Caffeine In Van Gogh Espresso vodka And What Affects It
There are three practical reasons the caffeine number is hard to lock down for this product.
Some labels don’t have to list caffeine milligrams
In the United States, caffeine may appear in an ingredient list when it’s added, yet a milligram total is often not required on the label. A review from the NIH Office of Dietary Supplements notes that there’s no FDA rule that forces a precise caffeine amount on standard food and drink labels.
Alcohol labeling follows a different lane
Many spirits fall under alcohol labeling rules instead of full nutrition panels. If caffeine is directly added to an alcoholic beverage, federal agencies have flagged safety concerns in the past, and the Alcohol and Tobacco Tax and Trade Bureau has the TTB page on alcohol beverages with added caffeine.
The bottle in your hand may not match the bottle in a blog post
Van Gogh products show up in different provinces, states, and countries with local labeling rules and import channels. Retail listings and Q&A posts also mix up product names (“Espresso” vs “Double Espresso” vs “Double Espresso Double Caffeine”), which muddies any number you see online.

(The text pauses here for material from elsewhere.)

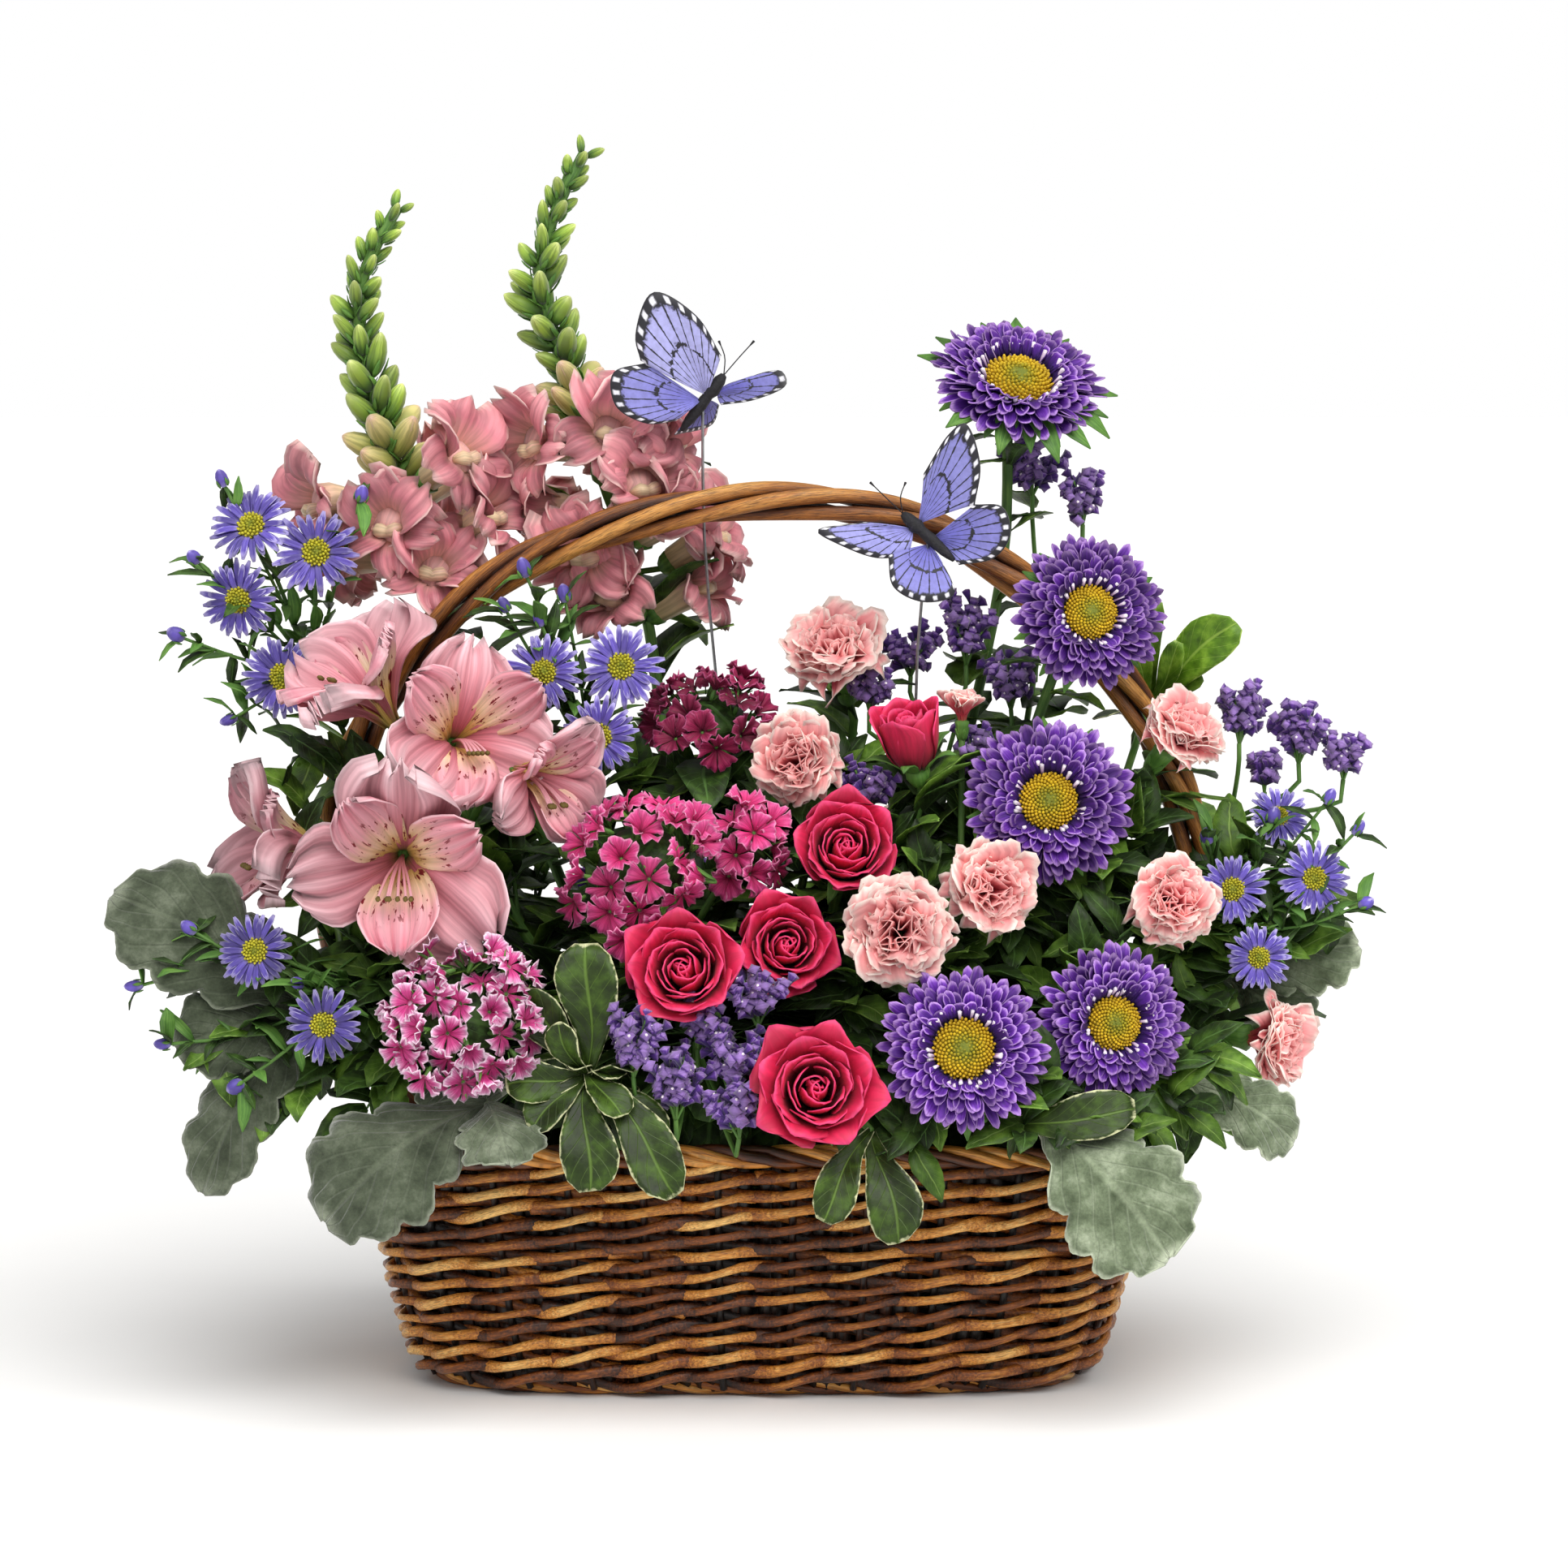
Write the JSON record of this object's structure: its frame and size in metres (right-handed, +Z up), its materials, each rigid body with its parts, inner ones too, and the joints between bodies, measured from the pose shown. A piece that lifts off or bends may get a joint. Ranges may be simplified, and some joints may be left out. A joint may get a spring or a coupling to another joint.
{
  "type": "flower basket arrangement",
  "caption": "Willow basket with a twisted arched handle, filled with cut flowers and leaves set in foam, with wired butterflies, for a table or shelf.",
  "frame": {"origin": "centre of the basket's underside, on the surface that it stands on", "axes": "+X along the basket to the right as seen from the front, +Y to its back, +Z up"},
  "size_m": [0.4962, 0.276, 0.4852],
  "materials": {
    "willow": "stained and varnished peeled willow, satin",
    "liner": "thin moulded dark green plastic",
    "foam": "soaked open-celled floral foam, fully matte",
    "rose": "hot pink velvety petals on green stems",
    "aster": "purple ray petals round a yellow disc",
    "daisy": "blue-violet ray petals round a yellow-green disc",
    "carnation": "light pink ruffled petals, green calyx and stem",
    "sweet_william": "magenta florets, some with white edges",
    "alstroemeria": "pink petals with a yellow throat and dark red flecks",
    "statice": "dry papery purple florets on green branches",
    "snapdragon": "pink florets below green buds",
    "dusty_miller": "grey-green felted leaves with a white edge",
    "leaf": "waxy green leaves with a cream margin",
    "butterfly": "painted feather wings with black veins",
    "wire": "bare florist's wire"
  },
  "bodies": {
    "root": {"basket_base": "willow", "basket_foot_border": "willow", "basket_wall": "willow", "basket_rim": "willow", "handle_rod_1": "willow", "handle_rod_2": "willow", "handle_rod_3": "willow", "handle_rod_4": "willow", "liner": "liner", "floral_foam": "foam", "rose_front": "rose", "rose_left": "rose", "rose_middle": "rose", "rose_upper": "rose", "rose_bud": "rose", "aster_top": "aster", "aster_upper": "aster", "aster_middle": "aster", "aster_front": "aster", "aster_right": "aster", "aster_back": "aster", "carnation_high": "carnation", "carnation_middle": "carnation", "carnation_front": "carnation", "carnation_right": "carnation", "carnation_upright": "carnation", "carnation_low": "carnation", "carnation_back": "carnation", "carnation_spray": "carnation", "sweet_william_high": "sweet_william", "sweet_william_front": "sweet_william", "sweet_william_middle": "sweet_william", "daisies_left_high": "daisy", "daisies_centre": "daisy", "daisies_left_low": "daisy", "daisies_right": "daisy", "alstroemeria_upper": "alstroemeria", "alstroemeria_lower": "alstroemeria", "statice_front": "statice", "statice_back": "statice", "statice_tall": "statice", "statice_right": "statice", "snapdragon_left": "snapdragon", "snapdragon_right": "snapdragon", "dusty_miller_left": "dusty_miller", "dusty_miller_front_left": "dusty_miller", "dusty_miller_front_right": "dusty_miller", "dusty_miller_right": "dusty_miller", "dusty_miller_right_high": "dusty_miller", "dusty_miller_back": "dusty_miller", "pittosporum_left": "leaf", "pittosporum_front": "leaf", "pittosporum_right": "leaf", "pittosporum_upper_right": "leaf", "pittosporum_back_left": "leaf", "pittosporum_back_right": "leaf", "butterfly_left": "butterfly", "butterfly_left_wire": "wire", "butterfly_right": "butterfly", "butterfly_right_wire": "wire"}
  },
  "joints": []
}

So, if you want a number you can rely on, start with your own bottle. Then work outward.
How To Check Your Bottle For A Real Number
Grab the bottle and do a slow read. You’re hunting for one of these signals:
- A caffeine statement such as “contains caffeine” or a milligram amount.
- Ingredients that list caffeine as an added ingredient.
- Ingredients that mention coffee or espresso extract, which can carry caffeine.
If you see a clear milligram number, use it. If you don’t, treat the drink as low-caffeine by default and let your mixer be the main source of caffeine in the glass.
The Van Gogh Double Espresso vodka trade sheet focuses on flavor notes, strength, and cocktail recipes, yet it doesn’t publish a caffeine value. That silence is common in spirits marketing, and it’s one reason people keep asking this question.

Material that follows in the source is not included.